======== GIVEN INFORMATION

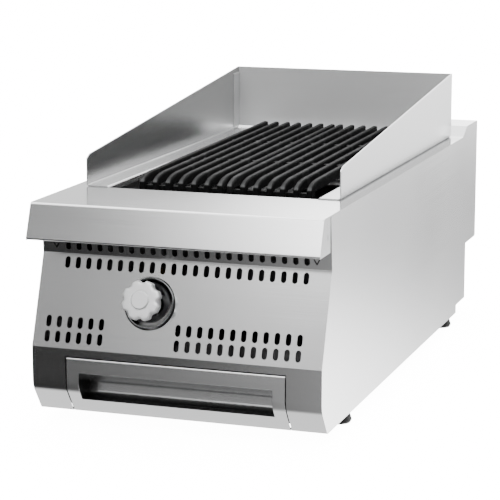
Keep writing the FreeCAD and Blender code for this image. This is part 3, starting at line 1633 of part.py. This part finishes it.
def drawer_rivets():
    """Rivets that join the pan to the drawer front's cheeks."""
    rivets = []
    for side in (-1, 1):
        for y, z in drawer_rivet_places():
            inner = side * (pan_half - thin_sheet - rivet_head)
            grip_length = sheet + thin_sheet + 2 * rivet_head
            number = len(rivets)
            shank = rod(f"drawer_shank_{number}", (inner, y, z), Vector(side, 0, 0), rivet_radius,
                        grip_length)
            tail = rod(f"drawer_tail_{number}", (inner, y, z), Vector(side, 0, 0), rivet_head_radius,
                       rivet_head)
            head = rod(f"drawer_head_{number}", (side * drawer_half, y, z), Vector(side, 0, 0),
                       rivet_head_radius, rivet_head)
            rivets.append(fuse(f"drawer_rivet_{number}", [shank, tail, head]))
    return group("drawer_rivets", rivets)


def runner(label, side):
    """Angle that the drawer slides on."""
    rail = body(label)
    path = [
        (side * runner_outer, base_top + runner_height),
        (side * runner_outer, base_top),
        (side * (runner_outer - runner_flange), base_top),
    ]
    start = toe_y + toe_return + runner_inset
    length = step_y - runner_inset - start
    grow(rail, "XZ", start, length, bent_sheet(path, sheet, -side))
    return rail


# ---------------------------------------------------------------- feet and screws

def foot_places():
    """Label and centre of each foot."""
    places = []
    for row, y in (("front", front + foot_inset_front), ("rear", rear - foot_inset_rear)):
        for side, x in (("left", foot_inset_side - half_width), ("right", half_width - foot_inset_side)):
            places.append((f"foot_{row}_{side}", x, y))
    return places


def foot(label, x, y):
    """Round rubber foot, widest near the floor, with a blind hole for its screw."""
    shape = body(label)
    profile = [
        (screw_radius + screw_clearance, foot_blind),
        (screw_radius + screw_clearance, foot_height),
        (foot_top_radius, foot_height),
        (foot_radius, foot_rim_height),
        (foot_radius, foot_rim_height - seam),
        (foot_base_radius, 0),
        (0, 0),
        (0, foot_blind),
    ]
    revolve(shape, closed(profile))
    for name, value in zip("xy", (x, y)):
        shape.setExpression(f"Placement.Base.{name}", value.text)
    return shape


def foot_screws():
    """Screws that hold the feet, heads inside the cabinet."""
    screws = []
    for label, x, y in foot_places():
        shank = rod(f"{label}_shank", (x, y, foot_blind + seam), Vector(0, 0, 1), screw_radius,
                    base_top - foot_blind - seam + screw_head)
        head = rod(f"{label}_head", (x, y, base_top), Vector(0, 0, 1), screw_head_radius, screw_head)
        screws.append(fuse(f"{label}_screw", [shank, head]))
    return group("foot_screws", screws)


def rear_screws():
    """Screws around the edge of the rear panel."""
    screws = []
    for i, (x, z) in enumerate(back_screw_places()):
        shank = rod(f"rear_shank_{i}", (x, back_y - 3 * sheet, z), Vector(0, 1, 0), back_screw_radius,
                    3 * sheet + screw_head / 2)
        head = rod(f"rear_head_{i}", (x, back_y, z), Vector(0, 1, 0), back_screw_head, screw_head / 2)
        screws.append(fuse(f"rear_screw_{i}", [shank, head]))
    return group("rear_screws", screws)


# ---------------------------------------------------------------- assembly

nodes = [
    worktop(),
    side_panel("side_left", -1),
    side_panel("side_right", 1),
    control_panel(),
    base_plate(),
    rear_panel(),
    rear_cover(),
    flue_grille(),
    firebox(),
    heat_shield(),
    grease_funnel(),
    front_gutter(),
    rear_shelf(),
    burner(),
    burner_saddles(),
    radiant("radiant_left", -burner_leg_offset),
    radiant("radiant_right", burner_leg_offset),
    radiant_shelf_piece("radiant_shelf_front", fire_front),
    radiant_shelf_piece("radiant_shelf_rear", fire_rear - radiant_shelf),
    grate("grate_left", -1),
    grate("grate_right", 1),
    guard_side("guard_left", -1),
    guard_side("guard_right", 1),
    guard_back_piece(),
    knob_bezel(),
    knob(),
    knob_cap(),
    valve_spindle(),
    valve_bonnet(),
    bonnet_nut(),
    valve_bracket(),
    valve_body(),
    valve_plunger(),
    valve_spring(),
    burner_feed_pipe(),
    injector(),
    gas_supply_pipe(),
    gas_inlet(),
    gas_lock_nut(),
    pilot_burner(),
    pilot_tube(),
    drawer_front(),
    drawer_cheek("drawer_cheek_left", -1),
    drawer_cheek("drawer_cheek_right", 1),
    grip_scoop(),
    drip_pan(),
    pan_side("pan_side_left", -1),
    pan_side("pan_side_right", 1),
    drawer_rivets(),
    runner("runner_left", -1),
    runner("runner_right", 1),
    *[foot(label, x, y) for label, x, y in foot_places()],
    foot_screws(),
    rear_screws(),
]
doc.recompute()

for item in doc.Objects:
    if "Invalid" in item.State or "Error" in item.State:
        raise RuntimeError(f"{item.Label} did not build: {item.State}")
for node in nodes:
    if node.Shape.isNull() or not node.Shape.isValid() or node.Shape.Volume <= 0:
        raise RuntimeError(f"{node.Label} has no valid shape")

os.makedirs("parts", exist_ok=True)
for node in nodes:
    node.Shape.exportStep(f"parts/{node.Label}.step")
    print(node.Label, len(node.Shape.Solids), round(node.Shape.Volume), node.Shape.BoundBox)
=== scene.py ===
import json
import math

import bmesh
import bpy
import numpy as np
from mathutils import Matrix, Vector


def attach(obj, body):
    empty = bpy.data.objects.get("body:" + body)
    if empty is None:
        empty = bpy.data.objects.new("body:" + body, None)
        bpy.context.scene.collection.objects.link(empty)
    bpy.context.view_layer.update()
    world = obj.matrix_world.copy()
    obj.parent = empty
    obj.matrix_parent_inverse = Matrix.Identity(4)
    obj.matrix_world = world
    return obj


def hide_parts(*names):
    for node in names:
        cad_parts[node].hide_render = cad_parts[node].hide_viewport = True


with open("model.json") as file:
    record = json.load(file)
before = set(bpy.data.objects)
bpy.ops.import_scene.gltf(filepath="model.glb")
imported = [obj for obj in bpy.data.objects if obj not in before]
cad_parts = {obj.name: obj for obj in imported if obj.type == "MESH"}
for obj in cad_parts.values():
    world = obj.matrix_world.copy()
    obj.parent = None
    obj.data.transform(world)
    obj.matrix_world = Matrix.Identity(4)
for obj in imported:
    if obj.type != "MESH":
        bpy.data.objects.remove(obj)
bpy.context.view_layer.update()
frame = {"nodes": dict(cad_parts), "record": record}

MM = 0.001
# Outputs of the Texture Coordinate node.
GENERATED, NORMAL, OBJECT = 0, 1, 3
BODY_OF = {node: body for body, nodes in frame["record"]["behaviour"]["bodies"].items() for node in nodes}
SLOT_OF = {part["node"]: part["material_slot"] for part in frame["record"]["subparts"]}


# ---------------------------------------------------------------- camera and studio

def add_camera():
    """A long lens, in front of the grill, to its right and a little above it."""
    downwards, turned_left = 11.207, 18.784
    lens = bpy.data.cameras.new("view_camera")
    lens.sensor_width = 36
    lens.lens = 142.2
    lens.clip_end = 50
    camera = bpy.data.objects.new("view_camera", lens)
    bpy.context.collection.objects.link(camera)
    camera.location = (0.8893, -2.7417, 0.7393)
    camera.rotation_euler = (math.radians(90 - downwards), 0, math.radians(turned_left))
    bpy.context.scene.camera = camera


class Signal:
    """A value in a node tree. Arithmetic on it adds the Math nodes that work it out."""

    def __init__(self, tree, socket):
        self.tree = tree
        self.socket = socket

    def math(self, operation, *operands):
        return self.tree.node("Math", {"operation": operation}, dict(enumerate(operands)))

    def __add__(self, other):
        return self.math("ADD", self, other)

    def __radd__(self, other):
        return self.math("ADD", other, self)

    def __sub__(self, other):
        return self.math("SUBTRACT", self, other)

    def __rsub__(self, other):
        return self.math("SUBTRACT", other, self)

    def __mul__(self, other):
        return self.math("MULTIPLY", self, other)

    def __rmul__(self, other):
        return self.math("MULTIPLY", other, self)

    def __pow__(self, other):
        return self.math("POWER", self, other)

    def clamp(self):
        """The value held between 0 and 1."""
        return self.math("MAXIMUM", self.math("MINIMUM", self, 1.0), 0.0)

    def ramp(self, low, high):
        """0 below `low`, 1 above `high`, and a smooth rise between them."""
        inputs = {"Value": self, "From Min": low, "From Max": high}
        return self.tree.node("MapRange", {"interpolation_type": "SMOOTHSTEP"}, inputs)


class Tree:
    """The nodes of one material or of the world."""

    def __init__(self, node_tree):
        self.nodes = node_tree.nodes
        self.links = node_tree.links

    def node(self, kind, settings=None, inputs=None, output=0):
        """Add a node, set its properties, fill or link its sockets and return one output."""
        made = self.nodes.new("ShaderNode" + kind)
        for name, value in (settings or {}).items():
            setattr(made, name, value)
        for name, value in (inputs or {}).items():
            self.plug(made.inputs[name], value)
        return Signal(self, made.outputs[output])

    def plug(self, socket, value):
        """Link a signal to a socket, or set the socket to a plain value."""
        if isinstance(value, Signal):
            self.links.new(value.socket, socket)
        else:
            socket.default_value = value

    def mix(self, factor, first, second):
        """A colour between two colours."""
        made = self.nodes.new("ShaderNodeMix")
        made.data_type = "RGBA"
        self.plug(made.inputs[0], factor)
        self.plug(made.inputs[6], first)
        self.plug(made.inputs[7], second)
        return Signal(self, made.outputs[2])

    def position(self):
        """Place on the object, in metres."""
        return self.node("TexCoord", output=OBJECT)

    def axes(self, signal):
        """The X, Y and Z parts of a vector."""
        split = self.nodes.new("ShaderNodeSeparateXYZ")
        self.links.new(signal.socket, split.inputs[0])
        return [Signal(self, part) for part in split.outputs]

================

PROBLEM TO WORK ON: The lines from the top of the data above down to the line containing "feet and screws" are to be copied exactly; no other line should appear.

WRITTEN REPLY:
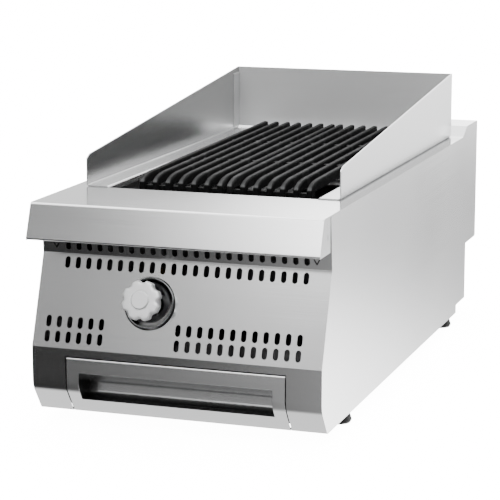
Keep writing the FreeCAD and Blender code for this image. This is part 3, starting at line 1633 of part.py. This part finishes it.
def drawer_rivets():
    """Rivets that join the pan to the drawer front's cheeks."""
    rivets = []
    for side in (-1, 1):
        for y, z in drawer_rivet_places():
            inner = side * (pan_half - thin_sheet - rivet_head)
            grip_length = sheet + thin_sheet + 2 * rivet_head
            number = len(rivets)
            shank = rod(f"drawer_shank_{number}", (inner, y, z), Vector(side, 0, 0), rivet_radius,
                        grip_length)
            tail = rod(f"drawer_tail_{number}", (inner, y, z), Vector(side, 0, 0), rivet_head_radius,
                       rivet_head)
            head = rod(f"drawer_head_{number}", (side * drawer_half, y, z), Vector(side, 0, 0),
                       rivet_head_radius, rivet_head)
            rivets.append(fuse(f"drawer_rivet_{number}", [shank, tail, head]))
    return group("drawer_rivets", rivets)


def runner(label, side):
    """Angle that the drawer slides on."""
    rail = body(label)
    path = [
        (side * runner_outer, base_top + runner_height),
        (side * runner_outer, base_top),
        (side * (runner_outer - runner_flange), base_top),
    ]
    start = toe_y + toe_return + runner_inset
    length = step_y - runner_inset - start
    grow(rail, "XZ", start, length, bent_sheet(path, sheet, -side))
    return rail


# ---------------------------------------------------------------- feet and screws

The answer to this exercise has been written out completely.